PROBLEM REQUIREMENTS: Copy out exactly the lines from the first line of the material below through the line containing "GLAND_PROFILE_BELOW = 22.0", and nothing beyond them.

** BEGIN **

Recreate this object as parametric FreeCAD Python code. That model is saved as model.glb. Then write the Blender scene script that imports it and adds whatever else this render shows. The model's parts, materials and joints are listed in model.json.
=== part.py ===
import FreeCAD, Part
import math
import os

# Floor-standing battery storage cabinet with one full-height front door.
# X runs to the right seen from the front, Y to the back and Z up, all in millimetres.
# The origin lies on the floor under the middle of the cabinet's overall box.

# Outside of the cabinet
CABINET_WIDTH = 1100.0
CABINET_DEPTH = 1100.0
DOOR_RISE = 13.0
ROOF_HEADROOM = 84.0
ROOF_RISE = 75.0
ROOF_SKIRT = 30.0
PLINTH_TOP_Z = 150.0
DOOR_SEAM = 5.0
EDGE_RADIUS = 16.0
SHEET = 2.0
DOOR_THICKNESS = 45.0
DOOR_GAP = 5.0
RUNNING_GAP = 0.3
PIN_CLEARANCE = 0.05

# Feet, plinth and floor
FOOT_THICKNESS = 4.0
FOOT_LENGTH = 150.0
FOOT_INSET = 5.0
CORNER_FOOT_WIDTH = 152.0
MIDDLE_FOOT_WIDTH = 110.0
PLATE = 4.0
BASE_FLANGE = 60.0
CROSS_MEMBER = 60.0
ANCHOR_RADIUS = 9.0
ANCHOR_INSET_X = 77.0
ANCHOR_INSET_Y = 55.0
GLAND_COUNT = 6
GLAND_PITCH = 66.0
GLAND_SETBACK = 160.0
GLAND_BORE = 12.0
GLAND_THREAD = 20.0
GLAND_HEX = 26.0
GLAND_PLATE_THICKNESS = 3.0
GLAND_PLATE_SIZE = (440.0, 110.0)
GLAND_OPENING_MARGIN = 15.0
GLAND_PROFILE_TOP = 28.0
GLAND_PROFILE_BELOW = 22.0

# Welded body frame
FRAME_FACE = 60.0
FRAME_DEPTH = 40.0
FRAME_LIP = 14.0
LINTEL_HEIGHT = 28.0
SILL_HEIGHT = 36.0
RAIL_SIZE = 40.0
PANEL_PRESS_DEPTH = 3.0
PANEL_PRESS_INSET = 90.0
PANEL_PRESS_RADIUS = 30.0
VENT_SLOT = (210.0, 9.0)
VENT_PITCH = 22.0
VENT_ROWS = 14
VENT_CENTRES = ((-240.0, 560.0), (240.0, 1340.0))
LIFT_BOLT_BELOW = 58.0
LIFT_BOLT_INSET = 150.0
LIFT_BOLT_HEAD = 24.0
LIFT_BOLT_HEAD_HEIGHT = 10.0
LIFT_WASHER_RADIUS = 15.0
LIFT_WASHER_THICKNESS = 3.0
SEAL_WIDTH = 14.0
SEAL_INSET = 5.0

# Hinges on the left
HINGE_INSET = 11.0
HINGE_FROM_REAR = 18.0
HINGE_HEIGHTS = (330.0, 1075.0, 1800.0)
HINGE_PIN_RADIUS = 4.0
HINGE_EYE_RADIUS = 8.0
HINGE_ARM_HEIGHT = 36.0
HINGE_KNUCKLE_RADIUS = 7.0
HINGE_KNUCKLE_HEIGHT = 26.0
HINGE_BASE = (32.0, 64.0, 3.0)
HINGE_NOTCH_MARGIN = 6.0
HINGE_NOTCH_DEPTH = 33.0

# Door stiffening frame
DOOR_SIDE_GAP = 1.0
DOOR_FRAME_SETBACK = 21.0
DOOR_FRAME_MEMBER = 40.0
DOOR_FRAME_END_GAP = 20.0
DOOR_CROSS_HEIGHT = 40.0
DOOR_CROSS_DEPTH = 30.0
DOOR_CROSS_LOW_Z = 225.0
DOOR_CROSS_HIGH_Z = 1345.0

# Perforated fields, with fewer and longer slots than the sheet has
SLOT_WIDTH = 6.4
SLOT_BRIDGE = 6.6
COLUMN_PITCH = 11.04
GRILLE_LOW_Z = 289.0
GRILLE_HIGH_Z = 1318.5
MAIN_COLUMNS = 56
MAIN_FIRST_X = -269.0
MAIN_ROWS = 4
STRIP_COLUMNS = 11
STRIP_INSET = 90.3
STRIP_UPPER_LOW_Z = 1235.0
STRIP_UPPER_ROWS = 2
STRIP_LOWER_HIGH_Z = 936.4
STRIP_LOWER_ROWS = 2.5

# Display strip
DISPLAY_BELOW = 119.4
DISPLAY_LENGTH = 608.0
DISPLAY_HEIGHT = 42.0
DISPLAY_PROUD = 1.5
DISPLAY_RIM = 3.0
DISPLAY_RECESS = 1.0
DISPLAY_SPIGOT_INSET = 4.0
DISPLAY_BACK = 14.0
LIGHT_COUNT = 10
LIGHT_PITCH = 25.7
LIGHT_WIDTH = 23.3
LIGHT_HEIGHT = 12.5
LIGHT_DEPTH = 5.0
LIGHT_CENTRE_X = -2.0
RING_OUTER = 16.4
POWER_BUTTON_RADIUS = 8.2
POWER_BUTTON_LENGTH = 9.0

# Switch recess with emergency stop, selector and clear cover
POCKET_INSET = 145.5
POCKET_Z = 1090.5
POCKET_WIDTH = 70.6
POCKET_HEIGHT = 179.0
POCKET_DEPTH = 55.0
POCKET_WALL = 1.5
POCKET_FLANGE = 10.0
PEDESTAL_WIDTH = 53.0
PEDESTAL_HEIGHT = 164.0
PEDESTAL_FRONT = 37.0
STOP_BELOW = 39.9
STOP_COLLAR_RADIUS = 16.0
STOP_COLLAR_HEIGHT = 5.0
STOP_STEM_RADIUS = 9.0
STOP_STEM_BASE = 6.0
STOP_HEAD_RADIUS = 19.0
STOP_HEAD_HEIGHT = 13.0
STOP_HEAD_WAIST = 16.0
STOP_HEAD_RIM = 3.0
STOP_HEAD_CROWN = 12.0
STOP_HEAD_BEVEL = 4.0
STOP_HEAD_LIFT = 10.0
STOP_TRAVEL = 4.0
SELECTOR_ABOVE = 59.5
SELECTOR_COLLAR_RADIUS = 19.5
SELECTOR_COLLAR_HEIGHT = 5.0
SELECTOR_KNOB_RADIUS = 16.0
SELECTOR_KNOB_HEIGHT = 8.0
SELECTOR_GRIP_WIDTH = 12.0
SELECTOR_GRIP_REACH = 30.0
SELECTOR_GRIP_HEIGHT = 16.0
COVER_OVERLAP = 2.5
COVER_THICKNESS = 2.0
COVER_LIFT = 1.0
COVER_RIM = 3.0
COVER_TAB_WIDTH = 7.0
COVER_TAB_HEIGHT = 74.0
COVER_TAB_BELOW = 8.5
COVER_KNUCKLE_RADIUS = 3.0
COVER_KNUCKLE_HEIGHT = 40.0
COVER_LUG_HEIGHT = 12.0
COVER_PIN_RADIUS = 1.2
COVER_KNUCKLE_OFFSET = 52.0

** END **

ANSWER BELOW:
Recreate this object as parametric FreeCAD Python code. That model is saved as model.glb. Then write the Blender scene script that imports it and adds whatever else this render shows. The model's parts, materials and joints are listed in model.json.
=== part.py ===
import FreeCAD, Part
import math
import os

# Floor-standing battery storage cabinet with one full-height front door.
# X runs to the right seen from the front, Y to the back and Z up, all in millimetres.
# The origin lies on the floor under the middle of the cabinet's overall box.

# Outside of the cabinet
CABINET_WIDTH = 1100.0
CABINET_DEPTH = 1100.0
DOOR_RISE = 13.0
ROOF_HEADROOM = 84.0
ROOF_RISE = 75.0
ROOF_SKIRT = 30.0
PLINTH_TOP_Z = 150.0
DOOR_SEAM = 5.0
EDGE_RADIUS = 16.0
SHEET = 2.0
DOOR_THICKNESS = 45.0
DOOR_GAP = 5.0
RUNNING_GAP = 0.3
PIN_CLEARANCE = 0.05

# Feet, plinth and floor
FOOT_THICKNESS = 4.0
FOOT_LENGTH = 150.0
FOOT_INSET = 5.0
CORNER_FOOT_WIDTH = 152.0
MIDDLE_FOOT_WIDTH = 110.0
PLATE = 4.0
BASE_FLANGE = 60.0
CROSS_MEMBER = 60.0
ANCHOR_RADIUS = 9.0
ANCHOR_INSET_X = 77.0
ANCHOR_INSET_Y = 55.0
GLAND_COUNT = 6
GLAND_PITCH = 66.0
GLAND_SETBACK = 160.0
GLAND_BORE = 12.0
GLAND_THREAD = 20.0
GLAND_HEX = 26.0
GLAND_PLATE_THICKNESS = 3.0
GLAND_PLATE_SIZE = (440.0, 110.0)
GLAND_OPENING_MARGIN = 15.0
GLAND_PROFILE_TOP = 28.0
GLAND_PROFILE_BELOW = 22.0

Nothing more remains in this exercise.